Dalam situasi seperti itu, Pipit menyarankan agar dilakukan terobosan untuk mengefektifkan sistem pemerintahan presidensial. Salah satunya presiden diberi kewenangan untuk memerintah DPR, seperti memberikan batas waktu dalam menuntaskan produk undang-undang. Kewenangan seperti itu diyakini dapat menekan praktik korupsi dan persekongkolan legislatif dan eksekutif. ”Kalau kaya sekarang presiden tidak bisa berbuat banyak, ketika DPR menolak melanjutkan pembuatan UU,” ujarnya.
Selain itu, Pipit juga menyarankan agar pemilihan presiden dan DPR digelar dalam waktu bersamaan. Model pemilu seperti itu diyakini bakal membuka peluang bagi presiden terpilih berasal dari partai pemenang. Apalagi jika kertas suara presiden disatukan dengan kertas suara DPR, karena pemilih dapat langsung memilih calon legislatif dan presiden dari partai yang sama. ”Pemerintahan akan bisa efektif kalau presiden berasal dari partai pemenang pemilu atau paling tidak menguasai 30% kursi,” ucapnya.
Konsultan kebijakan publik dan manajemen Radita Advisory Grup Iwan Nur Iswan menekankan agar struktur kepresidenan dibenahi dan diperkuat agar kinerja kepresidenan bisa efektif. Dengan begitu, berbagai kesalahan dari kepresidenan tidak perlu terjadi. Salah satunya dengan menempatkan staf yang memadai dalam jumlah yang relatif banyak.
Dia membandingkan staf presiden di Gedung Putih yang berjumlah sekitar 4.000 orang dengan staf kepresidenan di Indonesia yang hanya sekitar 11 orang. Di sisi lain, Iwan juga mengkritisi besarnya kewenangan presiden dalam menentukan jabatan publik di kementerian dan lembaga negara. Presiden bahkan punya kendali terhadap posisi sekjen di DPR dan lembaga penegak hukum yang berasal dari pegawai pemerintah yang diperbantukan.

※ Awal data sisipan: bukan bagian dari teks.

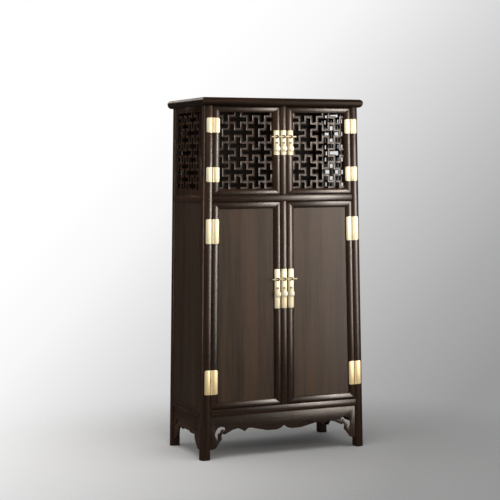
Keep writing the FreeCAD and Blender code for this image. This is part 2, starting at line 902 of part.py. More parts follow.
def side_frame(side_x):
    outline = side_outline(side_low, side_high, 0)
    low = side_low + upper_door_rail
    high = side_high - upper_door_rail
    opening = side_outline(low, high, side_frame_width)
    grown = side_outline(low - groove_depth, high + groove_depth, side_frame_width - groove_depth)
    groove = side_slab(grown, side_x, side_lattice_setback, side_lattice_thickness)
    members = []
    for n in range(4):
        after = (n + 1) % 4
        mitre = [outline[n], outline[after], opening[after], opening[n]]
        members.append(side_slab(mitre, side_x, side_setback, side_frame_thickness).cut(groove).Solids[0])
    return members


def side_lattice(side_x):
    low = side_low + upper_door_rail
    high = side_high - upper_door_rail
    grown = side_outline(low - tongue_depth, high + tongue_depth, side_frame_width - tongue_depth)
    plate = side_slab(grown, side_x, side_lattice_setback, side_lattice_thickness)
    hidden = lattice_hidden_edge
    window = side_prism(
        side_outline(low - hidden, high + hidden, side_frame_width - hidden), -foot_width, foot_width
    )
    first_s = side_bay_half((low + high) / 2) - side_frame_width - side_lattice_margin
    first_t = high - lattice_top_margin
    last_t = low + lattice_bottom_margin
    pitch_s = -2 * first_s / lattice_columns
    pitch_t = (first_t - last_t) / lattice_rows
    holes = cross_holes(side_prism, first_s, first_t, pitch_s, pitch_t, -foot_width, foot_width)
    cut = [part for hole in holes for part in hole.common(window).Solids]
    return plate.cut(cut).removeSplitter().Solids[0]


board_low = bottom_rail_top - side_drop
board_high = middle_rail_bottom - side_drop
for side_x, side_name in ((-1, "left"), (1, "right")):
    save("side_frame_" + side_name, *side_frame(side_x))
    save("side_lattice_" + side_name, side_lattice(side_x))
    outline = side_outline(board_low, board_high, 0)
    save("side_board_" + side_name, side_slab(outline, side_x, side_board_setback, side_board_thickness))

# Back panels stand between the back posts and the rails


def back_slab(z0, z1, setback, thickness):
    y0 = half_depth(z0) - setback
    y1 = half_depth(z1) - setback
    points = [(y0, z0), (y1, z1), (y1 - thickness, z1), (y0 - thickness, z0)]
    return side_prism(points, -foot_width, foot_width).common(bay_prism(z0, z1))


save("back_panel_upper", back_slab(middle_rail_top, cap_bottom, back_setback, back_thickness))
save("back_panel_lower", back_slab(bottom_rail_top, middle_rail_bottom, back_setback, back_thickness))


# Boards inside, notched round the posts


def inner_board(z0, front_inset, side_inset, back_inset):
    z1 = z0 + board_thickness
    faces = []
    for z in (z0, z1):
        x = half_width(z) - side_inset
        front = -half_depth(z) + front_inset
        back = half_depth(z) - back_inset
        faces.append(
            Part.makePolygon(
                [
                    Vector(-x, front, z),
                    Vector(x, front, z),
                    Vector(x, back, z),
                    Vector(-x, back, z),
                    Vector(-x, front, z),
                ]
            )
        )
    board = Part.makeLoft(faces, True, True)
    return board.cut(posts).Solids[0]


bottom_board_low = bottom_rail_top - board_thickness - side_drop
panel_back = side_board_setback + side_board_thickness
panel_depth = back_setback + back_thickness
save("bottom_board", inner_board(bottom_board_low, rail_depth, rail_depth, rail_depth))
save("middle_board", inner_board(middle_rail_bottom, rail_depth, rail_depth, rail_depth))
save("shelf", inner_board(shelf_height, rail_depth, panel_back, panel_depth))


def bearer(side_x):
    points = side_outline(shelf_height - bearer_height, shelf_height, 0)
    return side_slab(points, side_x, panel_back, bearer_thickness)


save("shelf_bearers", bearer(-1), bearer(1))

# Aprons
side_board = right_apron()
back_low = bottom_rail_bottom - back_apron_height
save("apron_front", front_apron())
save("aprons_side", side_board, mirrored(side_board, across))
save("apron_back", back_slab(back_low, bottom_rail_bottom, apron_setback, apron_thickness))

# Doors, their hinges and their plates. Each is drawn on the right and mirrored for the left.
tiers = {
    "upper": {
        "low": middle_rail_top + door_rail_gap,
        "high": cap_bottom - door_top_gap,
        "rail": upper_door_rail,
        "hinge_height": upper_hinge_height,
        "hinge_insets": upper_hinge_insets,
        "plate_top": cap_bottom - upper_plate_drop,
        "plate_height": upper_plate_height,
        "bar_drop": upper_bar_drop,
        "pull_drop": upper_pull_drop,
        "pull": (upper_bail_drop, upper_pull_length, upper_pull_radius, upper_pull_shares),
    },
    "lower": {
        "low": bottom_rail_top + door_rail_gap,
        "high": middle_rail_bottom - door_rail_gap,
        "rail": lower_door_rail,
        "hinge_height": lower_hinge_height,
        "hinge_insets": lower_hinge_insets,
        "plate_top": middle_rail_bottom - lower_plate_drop,
        "plate_height": lower_plate_height,
        "bar_drop": lower_bar_drop,
        "pull_drop": lower_pull_drop,
        "pull": (lower_bail_drop, lower_pull_length, lower_pull_radius, lower_pull_shares),
    },
}
seats = []
upright_plates = []
for tier, t in tiers.items():
    low, high, rail = t["low"], t["high"], t["rail"]
    if tier == "upper":
        frame = door_frame(low, high, rail, lattice_setback, lattice_thickness)
        infill = door_lattice(low, high, rail)
        infill_name = "lattice"
    else:
        frame = door_frame(low, high, rail, panel_setback, panel_thickness)
        infill = door_panel(low, high, rail)
        infill_name = "panel"
    leaves = []
    low_inset, high_inset = t["hinge_insets"]
    for z in (low + low_inset, high - high_inset):
        seat, leaf = hinge(z, t["hinge_height"])
        seats.append(seat)
        leaves.append(leaf)
    bar_z = t["plate_top"] - t["bar_drop"]
    pull_z = t["plate_top"] - t["pull_drop"]
    plate_values = (t["plate_top"], t["plate_height"], t["bar_drop"], t["pull_drop"])
    plate_x = inner_edge + upright_half
    plate = lock_plate(plate_x, *plate_values)
    upright_plates.append(lock_plate(0, *plate_values))
    for side_name in ("left", "right"):
        door = "door_" + tier + "_" + side_name
        flip = side_name == "left"
        pieces = [mirrored(s, across) if flip else s for s in frame]
        save(door + "_frame", *pieces)
        save(door + "_" + infill_name, mirrored(infill, across) if flip else infill)
        turning = [mirrored(s, across) if flip else s for s in leaves]
        save("hinge_leaves_" + tier + "_" + side_name, *turning)
        save("lock_plate_" + tier + "_" + side_name, mirrored(plate, across) if flip else plate)
    for place, x in (("left", -plate_x), ("middle", 0), ("right", plate_x)):
        save("pull_" + tier + "_" + place, drop_pull(x, pull_z, *t["pull"]))
    save("lock_bar_" + tier, lock_bar(bar_z))

save("hinge_seats_right", *seats)
save("hinge_seats_left", *[mirrored(s, across) for s in seats])
save("lock_plates_middle", *upright_plates)
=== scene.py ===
import math

import bmesh
import bpy
from mathutils import Matrix, Vector
from mathutils.bvhtree import BVHTree


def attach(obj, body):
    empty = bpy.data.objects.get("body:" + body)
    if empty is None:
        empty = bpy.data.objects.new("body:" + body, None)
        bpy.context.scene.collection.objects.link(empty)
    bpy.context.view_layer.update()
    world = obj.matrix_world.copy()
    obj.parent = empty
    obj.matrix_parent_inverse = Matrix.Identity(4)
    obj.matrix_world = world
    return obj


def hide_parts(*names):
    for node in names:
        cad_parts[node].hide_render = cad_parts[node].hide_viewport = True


# A tall dark wooden cabinet: lattice doors above, panelled doors below, pale brass hinges, plates and pulls.
# Metres. X runs along the front, Y to the back, Z up.

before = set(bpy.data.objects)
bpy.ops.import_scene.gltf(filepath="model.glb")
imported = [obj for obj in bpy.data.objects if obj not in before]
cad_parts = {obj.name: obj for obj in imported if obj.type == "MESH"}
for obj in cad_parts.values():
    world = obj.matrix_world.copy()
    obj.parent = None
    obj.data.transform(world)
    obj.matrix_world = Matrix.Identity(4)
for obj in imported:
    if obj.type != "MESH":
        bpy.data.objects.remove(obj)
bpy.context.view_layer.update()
print("frame loaded")

# The carcass, as the frame has it
cabinet = {
    "height": 1.800,
    "footWidth": 0.9145,
    "headWidth": 0.852,
    "footDepth": 0.473,
    "headDepth": 0.457,
    "capThickness": 0.041,
    "capOverhang": 0.0175,
    "postSize": 0.0465,
    "beadRise": 0.004,
    "beadSteps": 12,
    "arris": 0.0026,
    "arrisSteps": 3,
    "stileWidth": 0.036,
    "cornerStart": 0.0345,
    "middleRailTop": 1.3185,
    "middleRailHeight": 0.0355,
    "bottomRailTop": 0.2525,
    "bottomRailHeight": 0.038,
    "railDepth": 0.030,
    "sideDrop": 0.004,
    "within": 0.00001,  # how far the cap and the feet stay inside the solids
}
capBottom = cabinet["height"] - cabinet["capThickness"]
leanX = (cabinet["footWidth"] - cabinet["headWidth"]) / 2 / capBottom
leanY = (cabinet["footDepth"] - cabinet["headDepth"]) / 2 / capBottom
middleLow = cabinet["middleRailTop"] - cabinet["middleRailHeight"]
bottomLow = cabinet["bottomRailTop"] - cabinet["bottomRailHeight"]
postSize = cabinet["postSize"]
stileWidth = cabinet["stileWidth"]
beadRise = cabinet["beadRise"]
beadRadius = (stileWidth**2 / 4 + beadRise**2) / (2 * beadRise)

# Directions: straight up, up the leaning front, side and corner, and square inwards from the front and side
zUp = Vector((0, 0, 1))
frontUp = Vector((0, leanY, 1))
sideUp = Vector((-leanX, 0, 1))
cornerUp = Vector((-leanX, leanY, 1))
frontInward = Vector((0, 1, -leanY))
sideInward = Vector((-1, 0, -leanX))

# Every moulding is made this long, then cut to its place
roughLow, roughHigh = -0.5, 2.5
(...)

Karena itu, dia mengaku tidak heran jika presiden punya tombol kendali di hampir tiap lembaga negara. ”Anda bisa bayangkan kendali tangan presiden bisa masuk ke berbagai sektor kementerian dan lembaga,” tuturnya.
Pengurus Pergerakan Perhimpunan Indonesia (PPI) Ma’mun Murod Al Barbazy mengatakan, sistem yang diterapkan sekarang ini masih abu-abu atau tidak jelas. Sistem seperti itu dikatakan telah mengganggu sistem politik di Tanah Air.
Sistem yang dijalankan sekarang bahkan cenderung membuka celah praktik korupsi. ”Sistem kita itu tidak jelas kelaminnya. Ini yang menggagu sistem bergulirnya politik yang diharapkan. Kita harapkan ke depan ada tatanan sistem politik yang lebih baik,” kata Ma’mun.